Energy Transition Handbook - Flipbook - Page 44
Hogan Lovells
44
Nuclear
Nuclear energy plays an important role for countries around the world that are striving
for a zero-carbon emissions future, and those struggling to balance a need for greater
energy production while curbing pollution. With its promise to help combat climate
change and provide reliable power, nuclear technologies, especially advanced nuclear,
have been recognized by environmentalists, governments, and climate scientists alike as
playing a key role in our global energy future.
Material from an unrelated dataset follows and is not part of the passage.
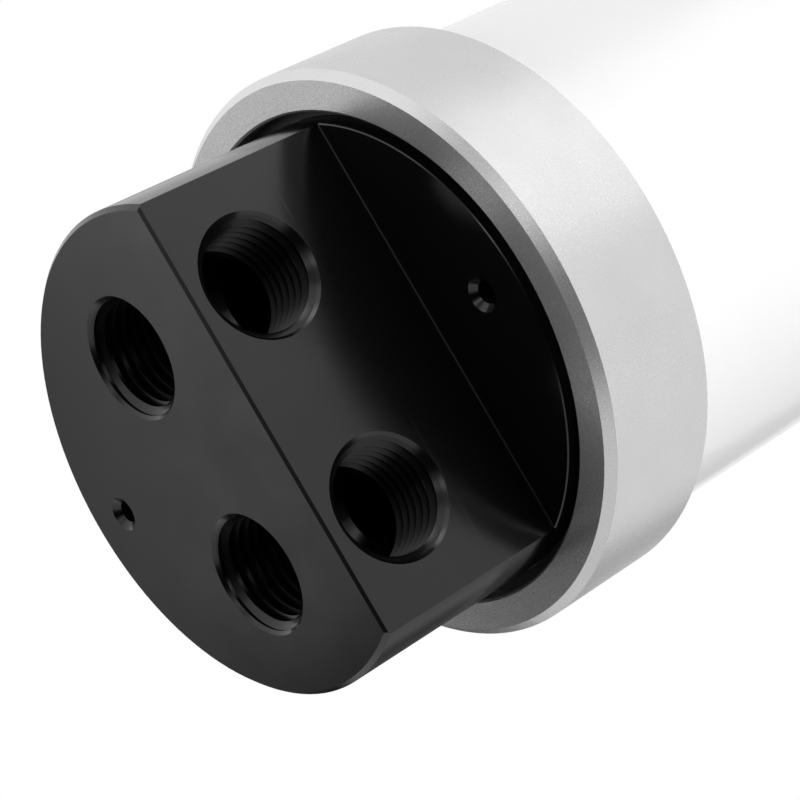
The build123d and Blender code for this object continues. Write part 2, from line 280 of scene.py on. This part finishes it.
def blend(tree, factor, first, second):  # between two hex colours
    return addNode(tree, "ShaderNodeMix", {"data_type": "RGBA"}, {
        0: factor, 6: hexColour(first), 7: hexColour(second)}).outputs[2]


def bumped(tree, height, depth, **more):
    return addNode(tree, "ShaderNodeBump", inputs={
        "Height": height, "Distance": depth * mm, "Strength": 1.0, **more}).outputs[0]


def makeAcetal(name, roughness, lineDepth, gloss):  # black acetal, milled or tapped: satin, with fine tool lines
    look = {"colour": "#070707", "dark": "#040404", "lineSpacing": 0.25, "lineLength": 14.0, "mottle": 9.0,
            "mottleSpan": (0.3, 0.7), "stepHeight": 15.6, "stepWidth": 0.12, "stepDepth": 0.003,
            "flat": -12.15, "flatReach": 0.05}
    material, tree, shader, place = newMaterial(name, {"IOR": gloss})
    across = 1 / (look["lineSpacing"] * mm)
    along = 1 / (look["lineLength"] * mm)
    lines = noise(tree, stretched(tree, place, (along, across, across)), 1.0, detail=3.0, roughness=0.6)
    mottle = noise(tree, place, 1 / (look["mottle"] * mm), detail=4.0)
    spot = addNode(tree, "ShaderNodeSeparateXYZ", inputs={0: place}).outputs
    # The step between two passes of the mill, on the foot's flat alone
    onFlat = calculate(tree, "COMPARE", spot["Y"], look["flat"] * mm, look["flatReach"] * mm)
    rise = ramp(tree, spot["Z"], 0.0, 1.0, look["stepHeight"] * mm, (look["stepHeight"] + look["stepWidth"]) * mm)
    passes = bumped(tree, calculate(tree, "MULTIPLY", rise, onFlat), look["stepDepth"])
    connect(tree, shader, {
        "Base Color": blend(tree, mottle, look["colour"], look["dark"]),
        "Roughness": ramp(tree, mottle, *roughness, *look["mottleSpan"]),
        "Normal": bumped(tree, lines, lineDepth, Normal=passes)})
    return material


def makeBlastedAluminium():  # bead-blasted, clear anodised aluminium: silver, with a fine sparkling grain
    look = {"colour": "#d0d0d0", "shade": "#c6c6c6", "roughness": (0.26, 0.33), "grain": 0.15,
            "grainSpan": (0.35, 0.65), "grainDepth": 0.015, "cloud": 6.0}
    material, tree, shader, place = newMaterial("beadBlastedAluminium", {"Metallic": 0.82})
    grain = noise(tree, place, 1 / (look["grain"] * mm), detail=2.0, roughness=0.6)
    cloud = noise(tree, place, 1 / (look["cloud"] * mm), detail=3.0)
    connect(tree, shader, {
        "Base Color": blend(tree, cloud, look["colour"], look["shade"]),
        "Roughness": ramp(tree, grain, *look["roughness"], *look["grainSpan"]),
        "Normal": bumped(tree, grain, look["grainDepth"])})
    return material


def makeNickel():  # satin nickel on turned brass: warm grey metal with faint lathe rings
    look = {"colour": "#c9c5bd", "roughness": (0.22, 0.30), "ringSpacing": 0.18, "ringStretch": 60,
            "ringSpan": (0.3, 0.7), "ringDepth": 0.002}
    material, tree, shader, place = newMaterial("satinNickel", {
        "Base Color": hexColour(look["colour"]), "Metallic": 1.0})
    along = look["ringStretch"]
    rings = noise(tree, stretched(tree, place, (along, along, 1 / (look["ringSpacing"] * mm))), 1.0, detail=2.0)
    connect(tree, shader, {
        "Roughness": ramp(tree, rings, *look["roughness"], *look["ringSpan"]),
        "Normal": bumped(tree, rings, look["ringDepth"])})
    return material


def makeAcrylic():  # cast acrylic tube, polished: clear, with barely visible drawing lines
    look = {"colour": "#fdfefe", "roughness": (0.004, 0.03), "lineSpacing": 1.6, "lineLength": 70.0,
            "lineSpan": (0.45, 0.75)}
    material, tree, shader, place = newMaterial("polishedAcrylic", {
        "Base Color": hexColour(look["colour"]), "Transmission Weight": 1.0, "IOR": 1.49})
    across = 1 / (look["lineSpacing"] * mm)
    along = 1 / (look["lineLength"] * mm)
    lines = noise(tree, stretched(tree, place, (across, across, along)), 1.0, detail=2.0)
    connect(tree, shader, {"Roughness": ramp(tree, lines, *look["roughness"], *look["lineSpan"])})
    return material


def makeOpal():  # translucent white acrylic, polished: milky and bright, with a clear gloss on top
    look = {"colour": "#f1f1f1", "shade": "#ebebeb", "cloud": 25.0, "roughness": (0.35, 0.45)}
    material, tree, shader, place = newMaterial("polishedOpalAcrylic", {
        "Transmission Weight": 0.25, "IOR": 1.49, "Coat Weight": 1.0, "Coat Roughness": 0.02, "Coat IOR": 1.49})
    cloud = noise(tree, place, 1 / (look["cloud"] * mm), detail=2.0)
    connect(tree, shader, {
        "Base Color": blend(tree, cloud, look["colour"], look["shade"]),
        "Roughness": ramp(tree, cloud, *look["roughness"])})
    return material


def makeRubber():  # nitrile rubber rings: dull black with a slight bloom
    look = {"colour": "#1d1d1e", "bloom": "#2c2c2d", "roughness": (0.55, 0.75), "grain": 0.6}
    material, tree, shader, place = newMaterial("nitrileRubber", {})
    grain = noise(tree, place, 1 / (look["grain"] * mm), detail=3.0)
    connect(tree, shader, {
        "Base Color": blend(tree, grain, look["colour"], look["bloom"]),
        "Roughness": ramp(tree, grain, *look["roughness"])})
    return material


acetal = makeAcetal("machinedBlackAcetal", roughness=(0.16, 0.22), lineDepth=0.0015, gloss=1.48)
tapped = makeAcetal("tappedBlackAcetal", roughness=(0.18, 0.26), lineDepth=0.003, gloss=1.40)
aluminium = makeBlastedAluminium()
nickel = makeNickel()
acrylic = makeAcrylic()
opal = makeOpal()
rubber = makeRubber()
finishes = {"port_block": acetal, "top_cap": acetal, "outlet_cross": acetal, "lower_collar": aluminium,
            "upper_collar": aluminium, "fill_plug": aluminium, "left_stop_plug": nickel, "right_stop_plug": nickel,
            "riser_nipple": nickel, "riser_tube": acrylic, "tank_tube": opal}
for name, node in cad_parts.items():
    node.data.materials.clear()
    node.data.materials.append(finishes.get(name, rubber))
print("finishes ready")

# The tank's tube, turned finely so that its gloss runs without facets
tube = {"bore": 25.0, "counterbore": 26.06, "counterboreDepth": 7.8, "edge": 0.3, "steps": 256}
low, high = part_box("tank_tube")
outer, bottom, top = high.x, low.z, high.z
edge = tube["edge"] * mm
bore = tube["bore"] * mm
wide = tube["counterbore"] * mm
deep = tube["counterboreDepth"] * mm
cone = wide - bore
tubePiece = turnedPiece("opalTube", [
    (wide, bottom), (outer - edge, bottom), (outer, bottom + edge), (outer, top - edge), (outer - edge, top),
    (wide, top), (wide, top - deep), (bore, top - deep - cone), (bore, bottom + deep + cone), (wide, bottom + deep),
], tube["steps"], opal, "reservoir")
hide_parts("tank_tube")
print("tube made")


def makeThreadTree():  # one ridge that winds up the wall of a port
    tipSize = 0.02
    tree = bpy.data.node_groups.new("threadRidge", "GeometryNodeTree")
    sockets = {"Turns": 6.0, "Pitch": 1.0, "Wall Radius": 6.0, "Ridge Height": 0.8, "Base Width": 1.2,
               "Crest Width": 0.2, "Run Out": 0.1}
    ids = {}
    for name, value in sockets.items():
        socket = tree.interface.new_socket(name, in_out="INPUT", socket_type="NodeSocketFloat")
        socket.default_value = value
        ids[name] = socket.identifier
    for name, kind in (("Steps", "NodeSocketInt"), ("Finish", "NodeSocketMaterial")):
        ids[name] = tree.interface.new_socket(name, in_out="INPUT", socket_type=kind).identifier
    tree.interface.new_socket("Geometry", in_out="OUTPUT", socket_type="NodeSocketGeometry")
    given = addNode(tree, "NodeGroupInput").outputs
    length = calculate(tree, "MULTIPLY", given["Turns"], given["Pitch"])
    spiral = addNode(tree, "GeometryNodeCurveSpiral", inputs={
        "Resolution": given["Steps"], "Rotations": given["Turns"], "Start Radius": given["Wall Radius"],
        "End Radius": given["Wall Radius"], "Height": length, "Reverse": True})
    upright = addNode(tree, "GeometryNodeSetCurveNormal", {"mode": "Z_UP"}, {"Curve": spiral.outputs[0]})
    profile = addNode(tree, "GeometryNodeCurvePrimitiveQuadrilateral", {"mode": "TRAPEZOID"}, {
        "Bottom Width": given["Base Width"], "Top Width": given["Crest Width"], "Offset": 0.0,
        "Height": given["Ridge Height"]})
    lift = addNode(tree, "ShaderNodeCombineXYZ", inputs={"Y": calculate(tree, "DIVIDE", given["Ridge Height"], 2.0)})
    onBase = addNode(tree, "GeometryNodeTransform", inputs={
        "Geometry": profile.outputs[0], "Translation": lift.outputs[0]})
    sideways = addNode(tree, "GeometryNodeTransform", inputs={
        "Geometry": onBase.outputs[0], "Rotation": (0, 0, math.pi / 2)})
    along = addNode(tree, "GeometryNodeSplineParameter").outputs["Factor"]
    rise = addNode(tree, "ShaderNodeMapRange", inputs={
        "Value": along, "From Max": given["Run Out"], "To Min": tipSize})
    fallStart = calculate(tree, "SUBTRACT", 1.0, given["Run Out"])
    fall = addNode(tree, "ShaderNodeMapRange", inputs={
        "Value": along, "From Min": fallStart, "From Max": 1.0, "To Min": 1.0, "To Max": tipSize})
    size = calculate(tree, "MINIMUM", rise.outputs[0], fall.outputs[0])
    swept = addNode(tree, "GeometryNodeCurveToMesh", inputs={
        "Curve": upright.outputs[0], "Profile Curve": sideways.outputs[0], "Scale": size, "Fill Caps": True})
    real = addNode(tree, "GeometryNodeRealizeInstances", inputs={"Geometry": swept.outputs[0]})
    painted = addNode(tree, "GeometryNodeSetMaterial", inputs={
        "Geometry": real.outputs[0], "Material": given["Finish"]})
    addNode(tree, "NodeGroupOutput", inputs={"Geometry": painted.outputs[0]})
    return tree, ids


def plainMesh(thing):  # what an object's modifiers make of it
    bpy.context.view_layer.update()
    return bpy.data.meshes.new_from_object(thing.evaluated_get(bpy.context.evaluated_depsgraph_get()))


def treeMesh(name, tree, ids, values):
    holder = placed(name, bpy.data.meshes.new(name))
    modifier = holder.modifiers.new("nodes", "NODES")
    modifier.node_group = tree
    for key, value in values.items():
        modifier[ids[key]] = value
    mesh = plainMesh(holder)
    bpy.data.objects.remove(holder)
    return mesh


def cutAway(mesh, radii, start, end):  # takes a bore's cylinder or a countersink's cone out of a mesh
    cutter = bpy.data.meshes.new("crossingBore")
    work = bmesh.new()
    run = Vector(end) - Vector(start)
    middle = Matrix.Translation((Vector(start) + Vector(end)) / 2)
    bmesh.ops.create_cone(work, cap_ends=True, segments=cutterFacets, radius1=radii[0], radius2=radii[1],
                          depth=run.length, matrix=middle @ run.to_track_quat("Z", "Y").to_matrix().to_4x4())
    work.to_mesh(cutter)
    work.free()
    tool = placed("crossingBore", cutter)
    target = placed("crossed", mesh)
    modifier = target.modifiers.new("cut", "BOOLEAN")
    modifier.operation = "DIFFERENCE"
    modifier.solver = "EXACT"
    modifier.object = tool
    result = plainMesh(target)
    bpy.data.objects.remove(tool)
    bpy.data.objects.remove(target)
    return result


# The four ports' threads: the ridge is sunk a little into the wall, and the cutters reach past the faces
ports = {"spacing": 25.7, "flat": -12.15, "sideHeight": 8.62, "bottomOffset": 3.16, "wall": 6.58, "pitch": 1.337,
         "depth": 0.80, "base": 0.95, "crest": 0.10, "sunk": 0.03, "start": -0.4, "sideTurns": 7.4,
         "bottomTurns": 11.1, "sideDeep": 10.4, "bottomDeep": 15.4, "mouth": 6.93, "countersink": 1.4,
         "runOut": 0.2, "steps": 96, "reach": 1, "clearance": 0.01}
threadTree, threadIds = makeThreadTree()
threadValues = {"Pitch": ports["pitch"] * mm, "Wall Radius": (ports["wall"] + ports["sunk"]) * mm,
                "Ridge Height": (ports["depth"] + ports["sunk"]) * mm, "Base Width": ports["base"] * mm,
                "Crest Width": ports["crest"] * mm, "Steps": ports["steps"], "Finish": tapped}
crossing = ((ports["wall"] - ports["clearance"]) * mm,) * 2
coneRadii = ((ports["mouth"] + ports["reach"]) * mm, (ports["mouth"] - ports["countersink"]) * mm)


def ridge(name, turns):
    return treeMesh(name, threadTree, threadIds, {
        **threadValues, "Turns": turns, "Run Out": ports["runOut"] / turns})


def sideAxis(x, deep):  # a point on the axis of a side port, so deep under the flat
    return x, (ports["flat"] + deep) * mm, ports["sideHeight"] * mm


def baseAxis(x, deep):  # a point on the axis of a base port, so deep over the base
    return x, ports["bottomOffset"] * mm, deep * mm


for side, name in ((-1, "Left"), (1, "Right")):
    x = side * ports["spacing"] / 2 * mm
    out = -ports["reach"]
    sideMesh = ridge("side" + name, ports["sideTurns"])
    sideMesh.transform(Matrix.Translation(sideAxis(x, ports["start"])) @ Matrix.Rotation(-math.pi / 2, 4, "X"))
    sideMesh = cutAway(sideMesh, crossing, baseAxis(x, out), baseAxis(x, ports["bottomDeep"]))
    sideMesh = cutAway(sideMesh, coneRadii, sideAxis(x, out), sideAxis(x, ports["countersink"]))
    finishPiece("sideThread" + name, sideMesh, tapped, "reservoir")
    bottomMesh = ridge("bottom" + name, ports["bottomTurns"])
    bottomMesh.transform(Matrix.Translation(baseAxis(x, ports["start"])))
    bottomMesh = cutAway(bottomMesh, coneRadii, baseAxis(x, out), baseAxis(x, ports["countersink"]))
    bottomMesh = cutAway(bottomMesh, crossing, sideAxis(x, out), sideAxis(x, ports["sideDeep"]))
    finishPiece("bottomThread" + name, bottomMesh, tapped, "reservoir")
print("port threads made")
Globally, some 440 reactors are in operation
with about 50 reactors under construction in 16
countries. There are also 130 advanced reactor
projects under development, using cutting-edge
technologies and capabilities that range from tiny
(less than one megawatt) to large (over a thousand
megawatts). Advanced reactors’ distant cousin,
nuclear fusion, doesn’t produce carbon or other
greenhouse gases and shows a promising future,
with commercial-scale fusion generation expected
in the next 20 years.
On the back end, innovations in nuclear
decommissioning continue apace, with over 180
commercial and prototype reactors and over 500
research reactors retired and at varying levels of
decommissioning worldwide. There are a number
of plants retiring in the U.S. and Germany in
particular, which in the U.S. are generally older
and less economic plants, while in Germany, they
are being retired as a matter of government policy.
A variety of common trends are woven
throughout these developments regarding
regulatory compliance (e.g., licensing,
compliance, export controls), nuclear policy
matters (e.g., nuclear waste, “first of a kind”
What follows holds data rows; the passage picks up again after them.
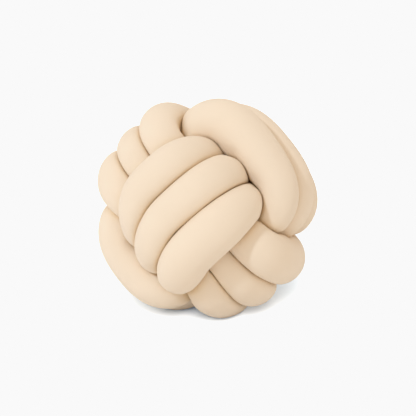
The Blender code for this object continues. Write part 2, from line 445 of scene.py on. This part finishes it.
def band_path(sizes, band, axis_moves):
    """The three turns of a band, one after another, in the knot's own directions."""
    paths = []
    for number, turn in enumerate(band):
        first, last = number == 0, number == len(band) - 1
        paths.append(
            turn_path(
                sizes,
                turn,
                turn.place if first else band[number - 1].place,
                turn.place if last else band[number + 1].place,
                FIRST_ANGLE if first else TURN_START,
                LAST_ANGLE if last else TURN_END,
            )
        )
    points = np.vstack([path.points for path in paths])
    return Path(np.roll(points, axis_moves, axis=1), np.concatenate([path.radii for path in paths]))


def unit(vector):
    """The vector at a length of 1."""
    return vector / np.linalg.norm(vector)


def link_path(sizes, before, after, axis_moves):
    """From the end of one band to the start of the next, past the middle of the ball."""
    start, end = before.points[-1], after.points[0]
    middle = np.roll((-sizes.link_aside, 0.0, 0.0), axis_moves)
    corners = (
        (start, unit(start - before.points[-2]), middle, unit(end - start)),
        (middle, unit(end - start), end, unit(after.points[1] - end)),
    )
    halves = []
    for here, direction, there, next_direction in corners:
        t = np.linspace(0.0, 1.0, LINK_POINTS, endpoint=False)[:, None]
        pull = LINK_PULL * np.linalg.norm(there - here)
        halves.append(
            (2 * t**3 - 3 * t**2 + 1) * here
            + (t**3 - 2 * t**2 + t) * direction * pull
            + (3 * t**2 - 2 * t**3) * there
            + (t**3 - t**2) * next_direction * pull
        )
    points = np.vstack(halves)
    # one half passes under the next link, the other over the last one
    sway = -sizes.link_lift * np.sin(np.linspace(0.0, 2.0 * math.pi, len(points)))
    points = points + sway[:, None] * unit(np.ones(3))
    return Path(points[1:], np.full(len(points) - 1, sizes.link_radius))


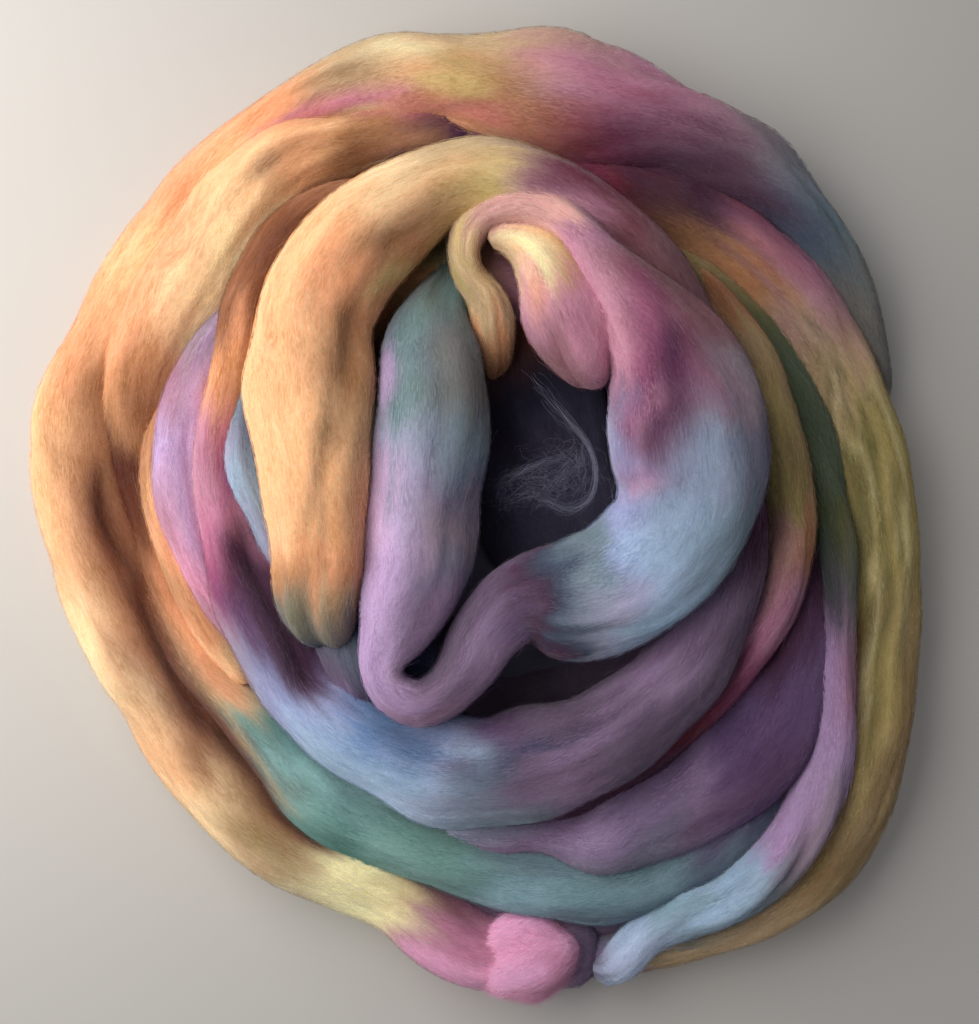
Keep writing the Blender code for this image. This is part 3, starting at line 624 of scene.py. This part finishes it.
roving("middle_turn", 29, (
    (-30, 86, 18, 10, 14, "rust"), (-39, 82, 21, 12, 16, "rust clay"), (-48, 73.5, 24, 15, 18, "rust"),
    (-54.5, 63, 27, 16, 20, "rust"), (-58.8, 52, 29, 15, 21, "rust"),
    (-61.2, 41.7, 30, 14, 21, "peach clay"), (-62.8, 31.3, 31, 13, 21, "tan peach"),
    (-65.3, 18, 32, 13, 22, "salmon blush"), (-65.2, 6, 32, 14, 23, "magenta blush"),
    (-62.5, -6, 32, 17, 24, "mauve rose"), (-59, -15, 32, 21, 25, "plum magenta"),
    (-54.5, -24.5, 32, 23, 26, "plum mauve"), (-49, -36, 32, 22, 26, "plum pearl"),
    (-45, -45, 32.5, 20, 26, "purple periwinkle"), (-37, -53, 33, 20, 26, "periwinkle sky"),
    (-26, -60, 33, 22, 27, "blue sky"), (-12, -65, 33, 26, 28, "periwinkle sky"),
    (3, -66, 33, 30, 28, "purple slate"), (18, -63, 33, 28, 28, "dusk heather"),
    (32, -57, 33, 25, 27, "dusk"), (45, -47, 33, 22, 26, "heather dusk"),
    (56, -35, 32, 21, 25, "heather dusk"), (63, -21, 31, 18, 24, "heather dusk"),
    (66, -6, 30, 16, 22, "plum"), (64, 10, 30, 14, 20, "plum"),
), twist=25, creases=(
    (198, 242, 80, 64, 8, 0.08), (216, 262, 100, 96, 6, 0.04), (104, 160, 66, 54, 34, 0.5),
), stains=(
    ("magenta", 100, 128, 130, 126, 20, 0.5), ("purple", 112, 156, 104, 108, 28, 0.85),
    ("plum", 102, 160, 78, 60, 38, 0.97), ("periwinkle", 134, 162, 130, 108, 20, 0.6),
    ("blue", 164, 197, 76, 58, 18, 0.7), ("sky", 189, 205, 56, 60, 14, 0.5),
    ("pearl", 176, 214, 124, 122, 28, 0.5), ("navy", 198, 234, 79, 64, 8, 0.55),
    ("steel", 188, 218, 92, 92, 28, 0.6), ("navy", 170, 196, 60, 60, 22, 0.5),
    ("lilac", 212, 252, 82, 82, 6, 0.35), ("lilac", 244, 264, 50, 60, 10, 0.35),
    ("lavender", 246, 270, 86, 98, 9, 0.3), ("cocoa", 15, 45, 90, 90, 30, 0.6),
))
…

construction), and nuclear business matters
(e.g., nuclear EPCs, JVs, nuclear liability).
Some Recent Global Developments:
•
the U.S. has had a flurry of Advanced Reactor
activities. Designs by TerraPower and
X-energy were awarded $80 million each in
funding from the U.S. Department of Energy
(DOE).
•
DOE set aside $29 million in funding for
selected projects to close fusion-specific
technological gaps, and the U.S. Nuclear
Regulatory Commission (NRC) is evaluating
the appropriate regulatory framework for fusion
in anticipation of forthcoming applications.
•
the NRC also approved a design for a small
modular reactor (SMR) for the first time,
the NuScale reactor design, which boasts
12 modules each producing up to 77 MWe.
The NRC also accepted an application
for the first-of-its-kind Oklo Aurora
microreactor, capable of producing 1.5 MWe
of electrical power and heat. A number of
other companies are expected to submit
applications to the NRC in the near term.
•
Canada’s SMR Action Plan promotes advanced
nuclear to help achieve a zero-emission
economy by 2050. The Canadian nuclear
regulator is reviewing 10 advanced reactor
design applications, with two more under
development. The Canadian Nuclear Research
Initiative program recently solicited proposals
for SMR development and deployment,
advanced reactors, and fusion research.